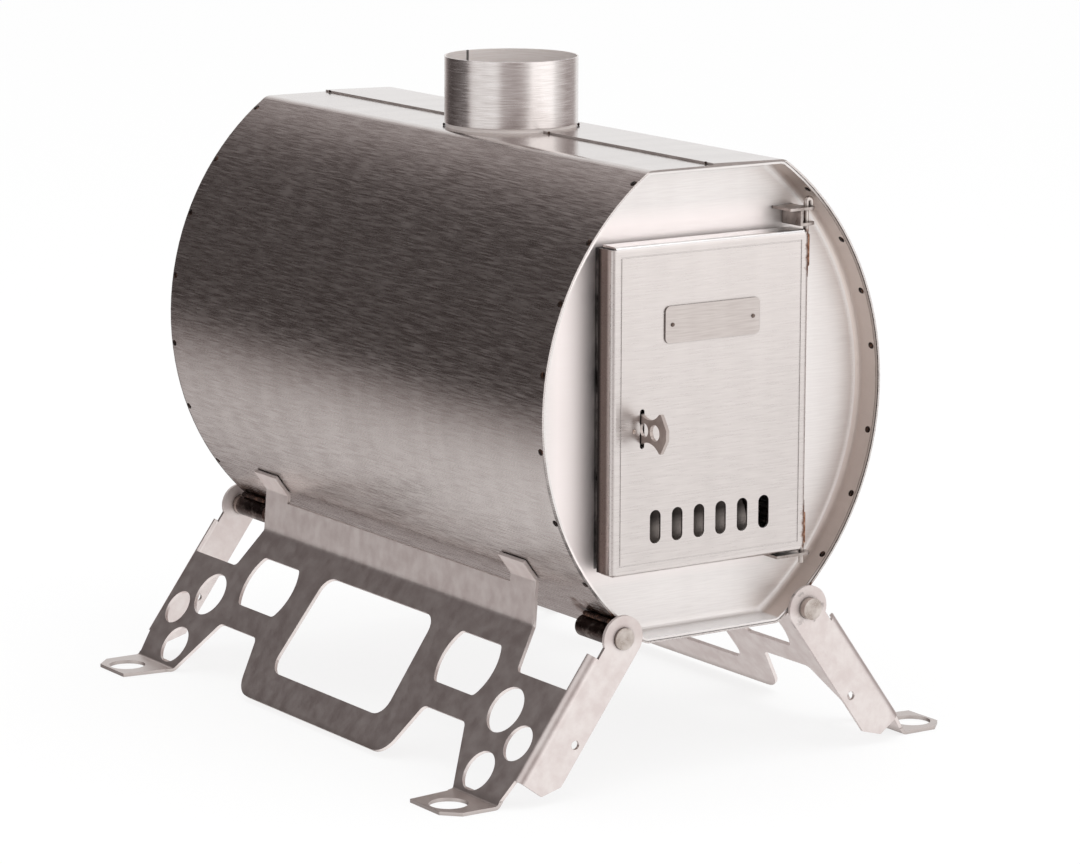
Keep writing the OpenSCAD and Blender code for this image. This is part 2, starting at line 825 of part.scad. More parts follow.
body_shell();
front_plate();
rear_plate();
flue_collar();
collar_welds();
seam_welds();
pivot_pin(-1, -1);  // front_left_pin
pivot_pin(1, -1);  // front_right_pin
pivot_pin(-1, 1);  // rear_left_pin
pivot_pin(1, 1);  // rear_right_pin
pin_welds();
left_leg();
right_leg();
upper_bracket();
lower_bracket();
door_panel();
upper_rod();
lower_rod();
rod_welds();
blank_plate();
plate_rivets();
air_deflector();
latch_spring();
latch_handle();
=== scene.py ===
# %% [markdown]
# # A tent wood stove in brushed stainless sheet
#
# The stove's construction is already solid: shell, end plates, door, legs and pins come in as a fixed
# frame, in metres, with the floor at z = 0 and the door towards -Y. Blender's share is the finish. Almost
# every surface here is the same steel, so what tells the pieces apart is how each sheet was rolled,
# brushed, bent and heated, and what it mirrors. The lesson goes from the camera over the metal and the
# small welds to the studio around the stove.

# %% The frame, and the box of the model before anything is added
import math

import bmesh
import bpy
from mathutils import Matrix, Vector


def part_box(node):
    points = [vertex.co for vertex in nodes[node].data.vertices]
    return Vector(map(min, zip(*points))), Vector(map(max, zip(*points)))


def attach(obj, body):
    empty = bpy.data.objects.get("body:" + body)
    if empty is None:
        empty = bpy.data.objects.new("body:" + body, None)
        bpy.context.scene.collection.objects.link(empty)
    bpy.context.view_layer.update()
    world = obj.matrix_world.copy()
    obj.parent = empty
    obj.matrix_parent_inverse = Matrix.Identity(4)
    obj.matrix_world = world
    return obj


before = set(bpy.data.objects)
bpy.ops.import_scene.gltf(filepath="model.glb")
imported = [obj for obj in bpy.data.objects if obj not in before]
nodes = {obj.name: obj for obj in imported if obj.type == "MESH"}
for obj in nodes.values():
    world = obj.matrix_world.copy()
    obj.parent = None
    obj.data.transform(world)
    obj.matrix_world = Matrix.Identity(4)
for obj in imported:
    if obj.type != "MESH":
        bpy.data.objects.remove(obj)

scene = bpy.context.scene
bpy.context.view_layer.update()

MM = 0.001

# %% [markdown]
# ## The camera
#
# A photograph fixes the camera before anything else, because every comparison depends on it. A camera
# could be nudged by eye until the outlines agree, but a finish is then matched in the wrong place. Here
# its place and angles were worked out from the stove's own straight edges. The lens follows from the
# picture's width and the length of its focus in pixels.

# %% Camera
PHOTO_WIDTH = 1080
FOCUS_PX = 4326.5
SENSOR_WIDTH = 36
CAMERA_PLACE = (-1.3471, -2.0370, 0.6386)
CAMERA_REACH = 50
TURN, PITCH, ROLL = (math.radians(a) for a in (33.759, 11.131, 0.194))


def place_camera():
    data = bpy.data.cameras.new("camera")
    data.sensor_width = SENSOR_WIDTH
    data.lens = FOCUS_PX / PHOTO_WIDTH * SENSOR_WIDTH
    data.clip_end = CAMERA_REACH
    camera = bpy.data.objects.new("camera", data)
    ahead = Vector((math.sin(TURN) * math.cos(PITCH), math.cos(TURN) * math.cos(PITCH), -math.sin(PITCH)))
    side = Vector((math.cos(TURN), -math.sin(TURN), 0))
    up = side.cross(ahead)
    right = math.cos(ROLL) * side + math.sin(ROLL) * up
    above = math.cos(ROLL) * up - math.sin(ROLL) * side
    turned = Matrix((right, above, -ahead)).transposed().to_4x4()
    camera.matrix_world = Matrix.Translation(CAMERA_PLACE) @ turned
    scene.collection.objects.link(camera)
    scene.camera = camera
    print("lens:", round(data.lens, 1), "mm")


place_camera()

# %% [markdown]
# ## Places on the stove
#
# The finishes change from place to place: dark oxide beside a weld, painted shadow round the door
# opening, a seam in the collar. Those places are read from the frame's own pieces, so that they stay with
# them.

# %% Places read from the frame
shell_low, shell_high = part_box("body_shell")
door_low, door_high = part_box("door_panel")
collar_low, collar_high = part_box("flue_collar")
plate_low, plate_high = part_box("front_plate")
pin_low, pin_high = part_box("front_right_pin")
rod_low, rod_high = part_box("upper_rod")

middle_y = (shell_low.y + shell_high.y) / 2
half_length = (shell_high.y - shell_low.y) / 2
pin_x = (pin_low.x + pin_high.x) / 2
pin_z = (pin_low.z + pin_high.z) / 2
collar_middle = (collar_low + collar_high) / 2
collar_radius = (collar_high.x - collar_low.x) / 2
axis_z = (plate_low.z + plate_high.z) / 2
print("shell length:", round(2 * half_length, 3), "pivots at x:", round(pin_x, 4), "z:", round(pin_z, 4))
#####
Going down the listing above, begin printing at the line with "upper_rod();" and finish with the line with "scene = bpy.context.scene", exactly as they appear.

upper_rod();
lower_rod();
rod_welds();
blank_plate();
plate_rivets();
air_deflector();
latch_spring();
latch_handle();
=== scene.py ===
# %% [markdown]
# # A tent wood stove in brushed stainless sheet
#
# The stove's construction is already solid: shell, end plates, door, legs and pins come in as a fixed
# frame, in metres, with the floor at z = 0 and the door towards -Y. Blender's share is the finish. Almost
# every surface here is the same steel, so what tells the pieces apart is how each sheet was rolled,
# brushed, bent and heated, and what it mirrors. The lesson goes from the camera over the metal and the
# small welds to the studio around the stove.

# %% The frame, and the box of the model before anything is added
import math

import bmesh
import bpy
from mathutils import Matrix, Vector


def part_box(node):
    points = [vertex.co for vertex in nodes[node].data.vertices]
    return Vector(map(min, zip(*points))), Vector(map(max, zip(*points)))


def attach(obj, body):
    empty = bpy.data.objects.get("body:" + body)
    if empty is None:
        empty = bpy.data.objects.new("body:" + body, None)
        bpy.context.scene.collection.objects.link(empty)
    bpy.context.view_layer.update()
    world = obj.matrix_world.copy()
    obj.parent = empty
    obj.matrix_parent_inverse = Matrix.Identity(4)
    obj.matrix_world = world
    return obj


before = set(bpy.data.objects)
bpy.ops.import_scene.gltf(filepath="model.glb")
imported = [obj for obj in bpy.data.objects if obj not in before]
nodes = {obj.name: obj for obj in imported if obj.type == "MESH"}
for obj in nodes.values():
    world = obj.matrix_world.copy()
    obj.parent = None
    obj.data.transform(world)
    obj.matrix_world = Matrix.Identity(4)
for obj in imported:
    if obj.type != "MESH":
        bpy.data.objects.remove(obj)

scene = bpy.context.scene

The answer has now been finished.